A comparative evaluation of TCP/IP and XTP was carried out by MCNC as part of the Vistanet testbed work, using all-software protocol implementations on a Cray YMP-EL (a low-end 100 MFLOP machine) connected to a HIPPI switch.

The TCP/IP code was optimized to use a combined checksum/copy operation and vectorized checksum computation, and included the high-speed extensions to the TCP standard.

The XTP code was an optimized implementation developed by the University of Virginia and ported to the Cray Unicos 8.0.2 operating system. Two different checksums were used with the XTP code, the one originally defined as part of the XTP standard and the checksum defined for TCP. The latter was used as a result of the original XTP checksum's high computational requirements on the Cray (the TCP checksum was adopted as part of the XTP standard in July 1994).

Measurements were carried out using 64KB packets for two conditions, one using the Cray's HIPPI driver in loopback mode and the second using a loopback at the external HIPPI switch. For error-free operation, TCP/IP provided higher throughput for both test modes, even when XTP used the TCP checksum.

A second set of measurements was made to determine the effect of packet errors on throughput. Since XTP included a selective retransmission mechanism while TCP did not, it was expected that XTP might show an improved relative performance for this case. For single packet errors XTP was slightly better than TCP/IP for bit error rates greater than about 2x10^-9, e.g. 118 vs 110 Mbps at a ber of 6x10^-9. For a simulated burst error scenario in which three consecutive packets contained errors, XTP showed a more substantial gain over TCP/IP, giving a throughput of 115 vs 90 Mbps at a ber of 6x10^-9.

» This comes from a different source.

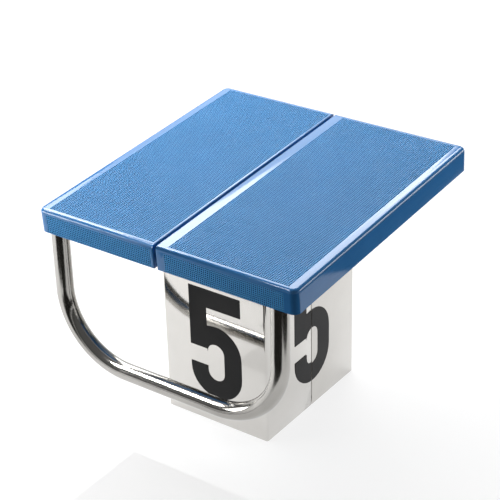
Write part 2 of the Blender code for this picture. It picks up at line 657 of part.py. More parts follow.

Since a selective retransmission mechanism is currently undergoing standardization for TCP, the advantage shown by XTP under the above error conditions will most likely be eliminated. Thus there does not appear to be an incentive to change from the widely used TCP/IP standard to XTP for high speed operation, at least based on throughput and computational cost.

Data Conversion

In addition to transport layer processing, data conversions required by hardware data representation conventions can constitute a major processing requirement at gigabit speeds. In the testbeds, conversions between Cray's 64-bit floating point representation and the IEEE 32-bit representation used by other testbed computers were found to be a significant bottleneck when standard vendor conversion software was used.

This problem was addressed by researchers in the Blanca and Casa testbeds as part of their application software support work. In both cases, Sun's XDR data representation conventions were used as a machine-independent format. Since the IEEE floating point format is used by XDR and by the non-Cray computers, they isolated the conversion processing to the Cray where its vector architecture could be exploited.

Measurements by NCSA using standard XDR conversion software on a Cray YMP resulted in a peak rate of only 11 Mbps, whereas a more efficient vector-based routine developed by NCSA for the project achieved a peak rate of 570 Mbps. SDSC and Parasoft found similar behavior in their Casa testbed work.